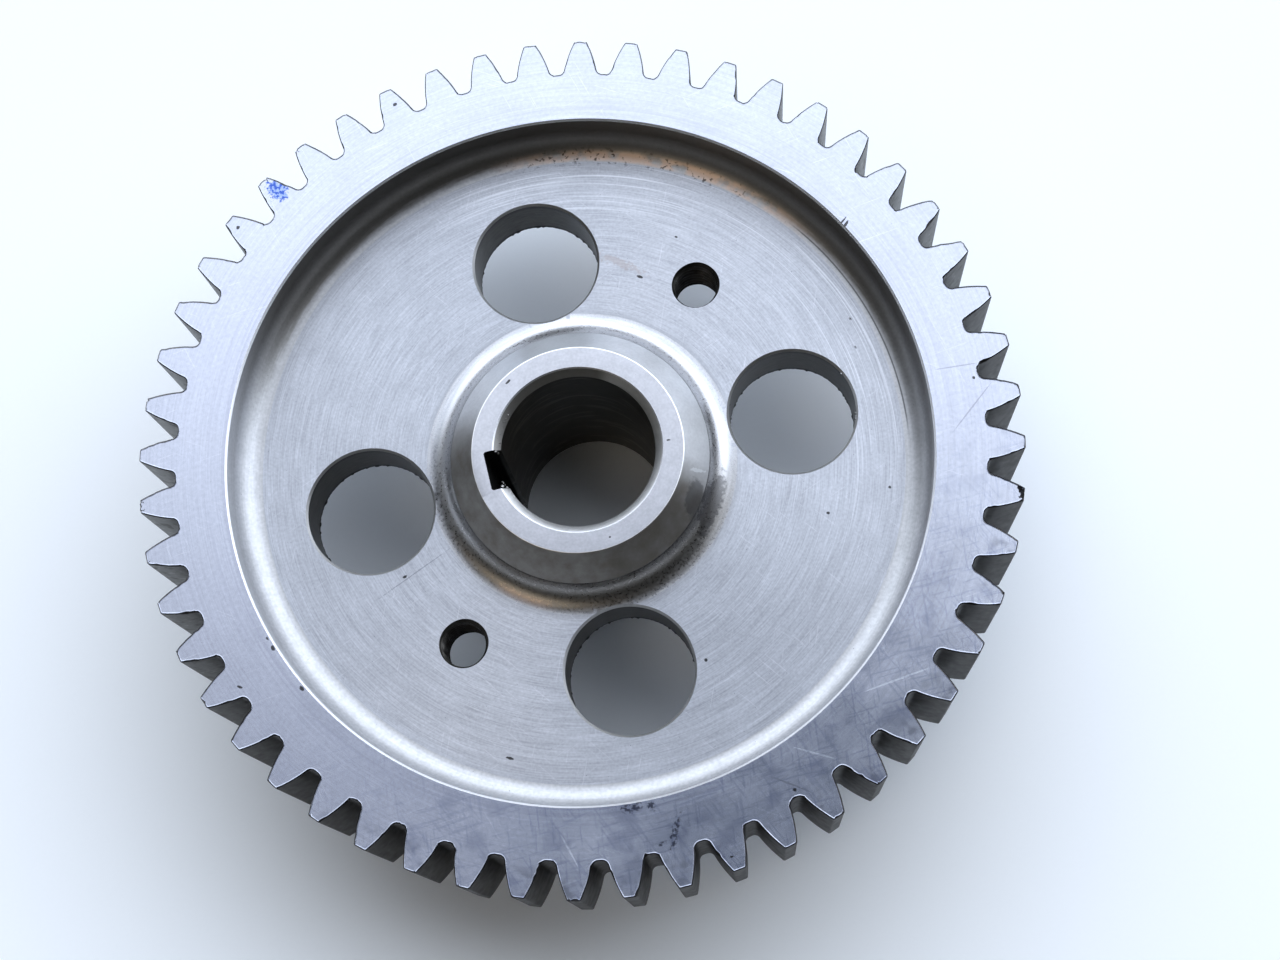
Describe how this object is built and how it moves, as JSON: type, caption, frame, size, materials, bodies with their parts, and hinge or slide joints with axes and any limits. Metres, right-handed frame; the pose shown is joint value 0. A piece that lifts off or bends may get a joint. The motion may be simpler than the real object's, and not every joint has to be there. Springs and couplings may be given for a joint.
{
  "type": "spur gear",
  "caption": "One-piece steel spur gear with a recessed web, keyed hub bore, round lightening holes and tapped jacking holes.",
  "frame": {"origin": "centre of the hub's rear end face, where the gear rests when it lies face up", "axes": "+Z along the gear's axis towards its front, the side with the short hub; the keyway is on -X; a tooth is centred on each of +X, -X, +Y and -Y"},
  "size_m": [0.1372, 0.1372, 0.0397],
  "materials": {
    "gear_steel": "fine-turned hardened steel, satin, with dark oiled flanks"
  },
  "bodies": {
    "root": {"spur_gear": "gear_steel"}
  },
  "joints": []
}
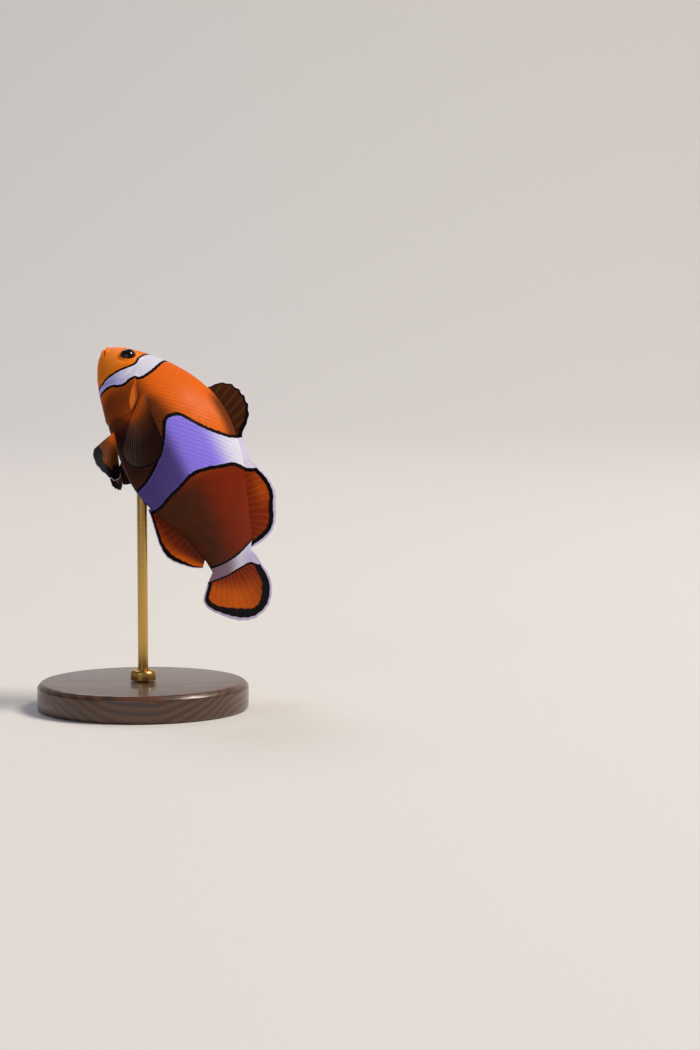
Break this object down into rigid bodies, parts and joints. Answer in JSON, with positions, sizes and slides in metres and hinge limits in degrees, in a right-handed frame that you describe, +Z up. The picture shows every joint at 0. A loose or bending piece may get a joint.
□ □ □
### [Exercise task]
Write every line of the material above again, exactly.

### [Reply]
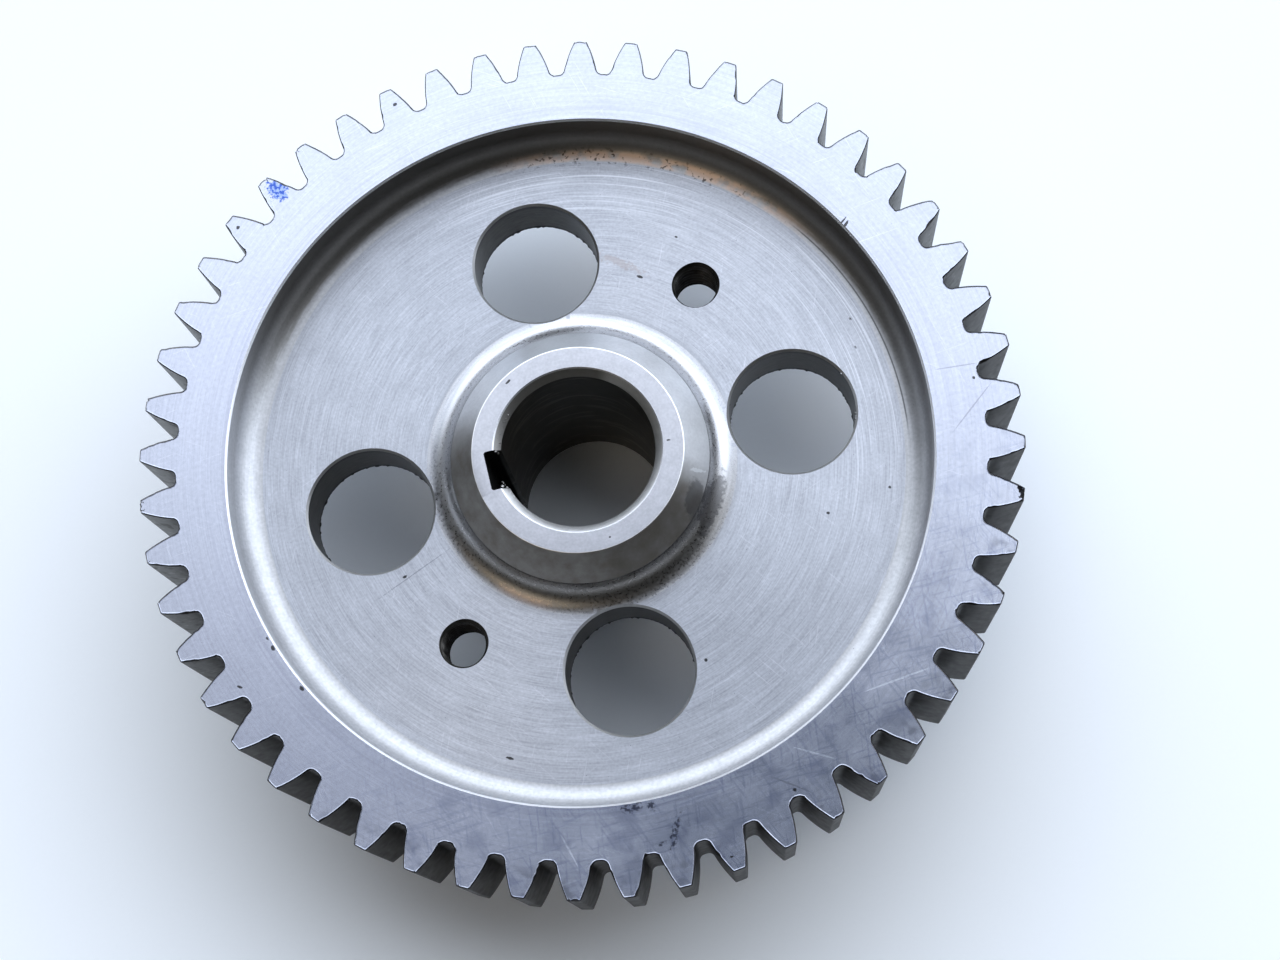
Describe how this object is built and how it moves, as JSON: type, caption, frame, size, materials, bodies with their parts, and hinge or slide joints with axes and any limits. Metres, right-handed frame; the pose shown is joint value 0. A piece that lifts off or bends may get a joint. The motion may be simpler than the real object's, and not every joint has to be there. Springs and couplings may be given for a joint.
{
  "type": "spur gear",
  "caption": "One-piece steel spur gear with a recessed web, keyed hub bore, round lightening holes and tapped jacking holes.",
  "frame": {"origin": "centre of the hub's rear end face, where the gear rests when it lies face up", "axes": "+Z along the gear's axis towards its front, the side with the short hub; the keyway is on -X; a tooth is centred on each of +X, -X, +Y and -Y"},
  "size_m": [0.1372, 0.1372, 0.0397],
  "materials": {
    "gear_steel": "fine-turned hardened steel, satin, with dark oiled flanks"
  },
  "bodies": {
    "root": {"spur_gear": "gear_steel"}
  },
  "joints": []
}
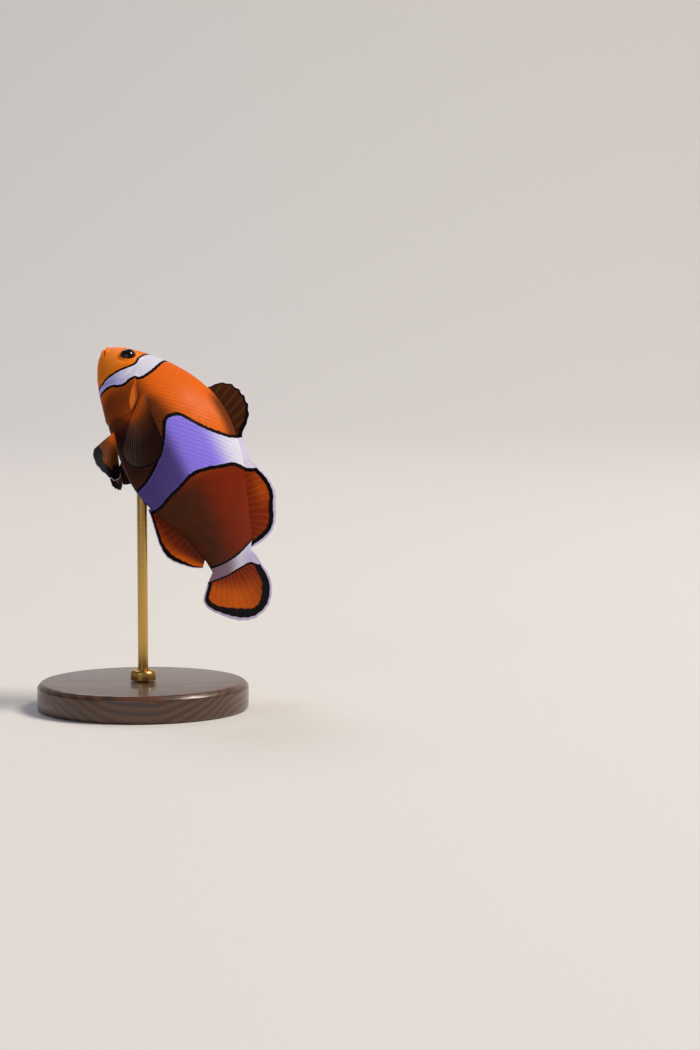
Break this object down into rigid bodies, parts and joints. Answer in JSON, with positions, sizes and slides in metres and hinge limits in degrees, in a right-handed frame that you describe, +Z up. The picture shows every joint at 0. A loose or bending piece may get a joint.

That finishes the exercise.